--- start of Information provided ---
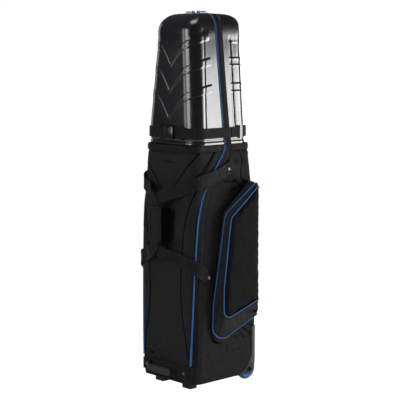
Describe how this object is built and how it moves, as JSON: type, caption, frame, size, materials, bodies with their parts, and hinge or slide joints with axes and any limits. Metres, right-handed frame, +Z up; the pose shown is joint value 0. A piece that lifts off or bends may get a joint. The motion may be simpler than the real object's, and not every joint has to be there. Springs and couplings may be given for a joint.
{
  "type": "golf travel case",
  "caption": "Upright wheeled golf travel case: zip-open padded fabric body with shoe pockets, carry loops and a ribbed base handle, under a hard glossy top with a buckled strap.",
  "frame": {"origin": "on the floor, under the middle of the case's body", "axes": "+Z up the case, -Y out of the front door, +Y out of the flat back with the wheels, +X out of the side with the flatter pocket"},
  "size_m": [0.4182, 0.383, 1.325],
  "materials": {
    "body_fabric": "woven polyester, matte",
    "shell": "glossy fine-grained ABS",
    "webbing": "ribbed nylon webbing",
    "piping": "smooth satin cord edging",
    "moulded": "fine satin texture",
    "grip": "ribbed, matte",
    "steel": "satin",
    "zip": "woven tape with a moulded coil",
    "lining": "brushed tricot over foam",
    "tyre": "soft matte tread",
    "hub": "satin"
  },
  "bodies": {
    "case_back": {"rear_shell": "shell", "back_panel": "body_fabric", "side_panel_right": "body_fabric", "side_panel_left": "body_fabric", "rear_hem": "webbing", "base_board": "moulded", "base_front_strip": "body_fabric", "kick_plate": "moulded", "wheel_housing_right": "moulded", "wheel_housing_left": "moulded", "axles": "steel", "feet": "moulded", "base_screws": "steel", "rear_zip_tape": "zip", "back_board": "moulded", "back_padding": "lining", "base_padding": "lining", "inner_straps": "webbing", "inner_buckles": "moulded", "pocket_gusset_right": "body_fabric", "pocket_gusset_left": "body_fabric", "pocket_seam_piping": "piping", "strap_rear": "webbing", "strap_keepers": "moulded", "handle_rivets": "steel", "grab_rivets": "steel"},
    "front_door": {"front_shell": "shell", "front_panel": "body_fabric", "front_hem": "webbing", "door_piping": "piping", "front_zip_tape": "zip", "door_padding": "lining"},
    "wheel_right": {"tyre_right": "tyre", "hub_right": "hub", "bearings_right": "steel"},
    "wheel_left": {"tyre_left": "tyre", "hub_left": "hub", "bearings_left": "steel"},
    "strap_right_half": {"strap_right": "webbing", "strap_slide": "moulded"},
    "buckle_plug": {"buckle_male": "moulded"},
    "strap_left_half": {"strap_left": "webbing", "buckle_female": "moulded"},
    "carry_loop_right": {"loop_right": "webbing", "handle_wrap": "body_fabric"},
    "carry_loop_left": {"loop_left": "webbing"},
    "grab_handle": {"grab_webbing": "webbing", "grab_grip": "grip"},
    "main_zip_slider_right": {"main_slider_right": "steel"},
    "main_zip_pull_right": {"main_pull_right": "steel"},
    "main_zip_slider_left": {"main_slider_left": "steel"},
    "main_zip_pull_left": {"main_pull_left": "steel"},
    "flap_right": {"pocket_flap_right": "body_fabric", "flap_piping_right": "piping"},
    "flap_left": {"pocket_flap_left": "body_fabric", "flap_piping_left": "piping"},
    "pocket_zip_slider_right": {"pocket_slider_right": "steel"},
    "pocket_zip_pull_right": {"pocket_pull_right": "steel"},
    "pocket_zip_slider_left": {"pocket_slider_left": "steel"},
    "pocket_zip_pull_left": {"pocket_pull_left": "steel"}
  },
  "joints": [
    {"name": "front_door_open", "type": "hinge", "parent": "case_back", "child": "front_door", "pos_m": [0, -0.159, 0.092], "axis": [1, 0, 0], "range_deg": [0, 92], "deforming": ["loop_right", "handle_wrap", "loop_left", "strap_right", "strap_slide", "strap_left", "buckle_male", "buckle_female"]},
    {"name": "wheel_right_spin", "type": "hinge", "parent": "case_back", "child": "wheel_right", "pos_m": [0.124, 0.119, 0.04], "axis": [1, 0, 0], "continuous": true},
    {"name": "wheel_left_spin", "type": "hinge", "parent": "case_back", "child": "wheel_left", "pos_m": [-0.124, 0.119, 0.04], "axis": [1, 0, 0], "continuous": true},
    {"name": "strap_right_swing", "type": "hinge", "parent": "case_back", "child": "strap_right_half", "pos_m": [0.1345, 0.03, 0.903], "axis": [0, 0, 1], "range_deg": [0, 110], "deforming": ["strap_right", "buckle_male"]},
    {"name": "strap_left_swing", "type": "hinge", "parent": "case_back", "child": "strap_left_half", "pos_m": [-0.1345, 0.03, 0.903], "axis": [0, 0, -1], "range_deg": [0, 110], "deforming": ["strap_left", "buckle_female"]},
    {"name": "buckle_release", "type": "slide", "parent": "strap_right_half", "child": "buckle_plug", "axis": [1, 0, 0], "range_m": [0, 0.032], "deforming": ["strap_right"]},
    {"name": "carry_loop_right_swing", "type": "hinge", "parent": "case_back", "child": "carry_loop_right", "pos_m": [0.1466, -0.09, 0.403], "axis": [-0.0233, 0.2716, 0.9621], "range_deg": [0, 100], "deforming": ["loop_right"]},
    {"name": "carry_loop_left_swing", "type": "hinge", "parent": "case_back", "child": "carry_loop_left", "pos_m": [-0.1466, -0.1065, 0.403], "axis": [-0.023, -0.3104, -0.9503], "range_deg": [0, 100], "deforming": ["loop_left"]},
    {"name": "grab_handle_swing", "type": "hinge", "parent": "case_back", "child": "grab_handle", "pos_m": [0, -0.161, 0.064], "axis": [1, 0, 0], "range_deg": [-50, 50], "deforming": ["grab_webbing"]},
    {"name": "main_zip_slider_right_slide", "type": "slide", "parent": "case_back", "child": "main_zip_slider_right", "axis": [1, 0, 0], "range_m": [0, 0.045]},
    {"name": "main_zip_pull_right_flip", "type": "hinge", "parent": "main_zip_slider_right", "child": "main_zip_pull_right", "pos_m": [0.0002, 0.006, 1.321], "axis": [0, -1, 0], "range_deg": [0, 90]},
    {"name": "main_zip_slider_left_slide", "type": "slide", "parent": "case_back", "child": "main_zip_slider_left", "axis": [-1, 0, 0], "range_m": [0, 0.018]},
    {"name": "main_zip_pull_left_flip", "type": "hinge", "parent": "main_zip_slider_left", "child": "main_zip_pull_left", "pos_m": [-0.0402, 0.006, 1.321], "axis": [0, 1, 0], "range_deg": [0, 90]},
    {"name": "flap_right_open", "type": "hinge", "parent": "case_back", "child": "flap_right", "pos_m": [0.2, 0.1115, 0.5], "axis": [0, 0, 1], "range_deg": [0, 75]},
    {"name": "flap_left_open", "type": "hinge", "parent": "case_back", "child": "flap_left", "pos_m": [-0.217, 0.0755, 0.5], "axis": [0, 0, -1], "range_deg": [0, 75]},
    {"name": "pocket_zip_slider_right_slide", "type": "slide", "parent": "case_back", "child": "pocket_zip_slider_right", "axis": [-0.1157, -0.9147, -0.3873], "range_m": [0, 0.098]},
    {"name": "pocket_zip_pull_right_flip", "type": "hinge", "parent": "pocket_zip_slider_right", "child": "pocket_zip_pull_right", "pos_m": [0.20173, 0.088, 0.264], "axis": [0, -1, 0], "range_deg": [0, 150]},
    {"name": "pocket_zip_slider_left_slide", "type": "slide", "parent": "case_back", "child": "pocket_zip_slider_left", "axis": [0.1157, -0.9147, -0.3873], "range_m": [0, 0.098]},
    {"name": "pocket_zip_pull_left_flip", "type": "hinge", "parent": "pocket_zip_slider_left", "child": "pocket_zip_pull_left", "pos_m": [-0.21273, 0.052, 0.264], "axis": [0, 1, 0], "range_deg": [0, 150]}
  ]
}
--- end of Information provided ---
--- Exercise task ---
Your task is to quote the listing above word for word.

--- Final answer ---
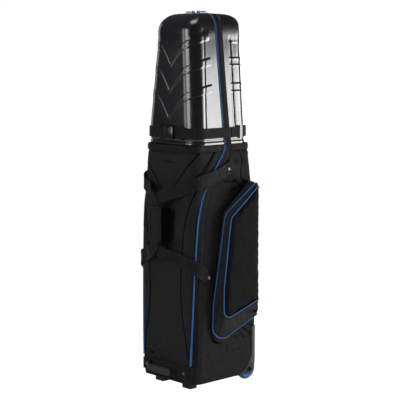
Describe how this object is built and how it moves, as JSON: type, caption, frame, size, materials, bodies with their parts, and hinge or slide joints with axes and any limits. Metres, right-handed frame, +Z up; the pose shown is joint value 0. A piece that lifts off or bends may get a joint. The motion may be simpler than the real object's, and not every joint has to be there. Springs and couplings may be given for a joint.
{
  "type": "golf travel case",
  "caption": "Upright wheeled golf travel case: zip-open padded fabric body with shoe pockets, carry loops and a ribbed base handle, under a hard glossy top with a buckled strap.",
  "frame": {"origin": "on the floor, under the middle of the case's body", "axes": "+Z up the case, -Y out of the front door, +Y out of the flat back with the wheels, +X out of the side with the flatter pocket"},
  "size_m": [0.4182, 0.383, 1.325],
  "materials": {
    "body_fabric": "woven polyester, matte",
    "shell": "glossy fine-grained ABS",
    "webbing": "ribbed nylon webbing",
    "piping": "smooth satin cord edging",
    "moulded": "fine satin texture",
    "grip": "ribbed, matte",
    "steel": "satin",
    "zip": "woven tape with a moulded coil",
    "lining": "brushed tricot over foam",
    "tyre": "soft matte tread",
    "hub": "satin"
  },
  "bodies": {
    "case_back": {"rear_shell": "shell", "back_panel": "body_fabric", "side_panel_right": "body_fabric", "side_panel_left": "body_fabric", "rear_hem": "webbing", "base_board": "moulded", "base_front_strip": "body_fabric", "kick_plate": "moulded", "wheel_housing_right": "moulded", "wheel_housing_left": "moulded", "axles": "steel", "feet": "moulded", "base_screws": "steel", "rear_zip_tape": "zip", "back_board": "moulded", "back_padding": "lining", "base_padding": "lining", "inner_straps": "webbing", "inner_buckles": "moulded", "pocket_gusset_right": "body_fabric", "pocket_gusset_left": "body_fabric", "pocket_seam_piping": "piping", "strap_rear": "webbing", "strap_keepers": "moulded", "handle_rivets": "steel", "grab_rivets": "steel"},
    "front_door": {"front_shell": "shell", "front_panel": "body_fabric", "front_hem": "webbing", "door_piping": "piping", "front_zip_tape": "zip", "door_padding": "lining"},
    "wheel_right": {"tyre_right": "tyre", "hub_right": "hub", "bearings_right": "steel"},
    "wheel_left": {"tyre_left": "tyre", "hub_left": "hub", "bearings_left": "steel"},
    "strap_right_half": {"strap_right": "webbing", "strap_slide": "moulded"},
    "buckle_plug": {"buckle_male": "moulded"},
    "strap_left_half": {"strap_left": "webbing", "buckle_female": "moulded"},
    "carry_loop_right": {"loop_right": "webbing", "handle_wrap": "body_fabric"},
    "carry_loop_left": {"loop_left": "webbing"},
    "grab_handle": {"grab_webbing": "webbing", "grab_grip": "grip"},
    "main_zip_slider_right": {"main_slider_right": "steel"},
    "main_zip_pull_right": {"main_pull_right": "steel"},
    "main_zip_slider_left": {"main_slider_left": "steel"},
    "main_zip_pull_left": {"main_pull_left": "steel"},
    "flap_right": {"pocket_flap_right": "body_fabric", "flap_piping_right": "piping"},
    "flap_left": {"pocket_flap_left": "body_fabric", "flap_piping_left": "piping"},
    "pocket_zip_slider_right": {"pocket_slider_right": "steel"},
    "pocket_zip_pull_right": {"pocket_pull_right": "steel"},
    "pocket_zip_slider_left": {"pocket_slider_left": "steel"},
    "pocket_zip_pull_left": {"pocket_pull_left": "steel"}
  },
  "joints": [
    {"name": "front_door_open", "type": "hinge", "parent": "case_back", "child": "front_door", "pos_m": [0, -0.159, 0.092], "axis": [1, 0, 0], "range_deg": [0, 92], "deforming": ["loop_right", "handle_wrap", "loop_left", "strap_right", "strap_slide", "strap_left", "buckle_male", "buckle_female"]},
    {"name": "wheel_right_spin", "type": "hinge", "parent": "case_back", "child": "wheel_right", "pos_m": [0.124, 0.119, 0.04], "axis": [1, 0, 0], "continuous": true},
    {"name": "wheel_left_spin", "type": "hinge", "parent": "case_back", "child": "wheel_left", "pos_m": [-0.124, 0.119, 0.04], "axis": [1, 0, 0], "continuous": true},
    {"name": "strap_right_swing", "type": "hinge", "parent": "case_back", "child": "strap_right_half", "pos_m": [0.1345, 0.03, 0.903], "axis": [0, 0, 1], "range_deg": [0, 110], "deforming": ["strap_right", "buckle_male"]},
    {"name": "strap_left_swing", "type": "hinge", "parent": "case_back", "child": "strap_left_half", "pos_m": [-0.1345, 0.03, 0.903], "axis": [0, 0, -1], "range_deg": [0, 110], "deforming": ["strap_left", "buckle_female"]},
    {"name": "buckle_release", "type": "slide", "parent": "strap_right_half", "child": "buckle_plug", "axis": [1, 0, 0], "range_m": [0, 0.032], "deforming": ["strap_right"]},
    {"name": "carry_loop_right_swing", "type": "hinge", "parent": "case_back", "child": "carry_loop_right", "pos_m": [0.1466, -0.09, 0.403], "axis": [-0.0233, 0.2716, 0.9621], "range_deg": [0, 100], "deforming": ["loop_right"]},
    {"name": "carry_loop_left_swing", "type": "hinge", "parent": "case_back", "child": "carry_loop_left", "pos_m": [-0.1466, -0.1065, 0.403], "axis": [-0.023, -0.3104, -0.9503], "range_deg": [0, 100], "deforming": ["loop_left"]},
    {"name": "grab_handle_swing", "type": "hinge", "parent": "case_back", "child": "grab_handle", "pos_m": [0, -0.161, 0.064], "axis": [1, 0, 0], "range_deg": [-50, 50], "deforming": ["grab_webbing"]},
    {"name": "main_zip_slider_right_slide", "type": "slide", "parent": "case_back", "child": "main_zip_slider_right", "axis": [1, 0, 0], "range_m": [0, 0.045]},
    {"name": "main_zip_pull_right_flip", "type": "hinge", "parent": "main_zip_slider_right", "child": "main_zip_pull_right", "pos_m": [0.0002, 0.006, 1.321], "axis": [0, -1, 0], "range_deg": [0, 90]},
    {"name": "main_zip_slider_left_slide", "type": "slide", "parent": "case_back", "child": "main_zip_slider_left", "axis": [-1, 0, 0], "range_m": [0, 0.018]},
    {"name": "main_zip_pull_left_flip", "type": "hinge", "parent": "main_zip_slider_left", "child": "main_zip_pull_left", "pos_m": [-0.0402, 0.006, 1.321], "axis": [0, 1, 0], "range_deg": [0, 90]},
    {"name": "flap_right_open", "type": "hinge", "parent": "case_back", "child": "flap_right", "pos_m": [0.2, 0.1115, 0.5], "axis": [0, 0, 1], "range_deg": [0, 75]},
    {"name": "flap_left_open", "type": "hinge", "parent": "case_back", "child": "flap_left", "pos_m": [-0.217, 0.0755, 0.5], "axis": [0, 0, -1], "range_deg": [0, 75]},
    {"name": "pocket_zip_slider_right_slide", "type": "slide", "parent": "case_back", "child": "pocket_zip_slider_right", "axis": [-0.1157, -0.9147, -0.3873], "range_m": [0, 0.098]},
    {"name": "pocket_zip_pull_right_flip", "type": "hinge", "parent": "pocket_zip_slider_right", "child": "pocket_zip_pull_right", "pos_m": [0.20173, 0.088, 0.264], "axis": [0, -1, 0], "range_deg": [0, 150]},
    {"name": "pocket_zip_slider_left_slide", "type": "slide", "parent": "case_back", "child": "pocket_zip_slider_left", "axis": [0.1157, -0.9147, -0.3873], "range_m": [0, 0.098]},
    {"name": "pocket_zip_pull_left_flip", "type": "hinge", "parent": "pocket_zip_slider_left", "child": "pocket_zip_pull_left", "pos_m": [-0.21273, 0.052, 0.264], "axis": [0, 1, 0], "range_deg": [0, 150]}
  ]
}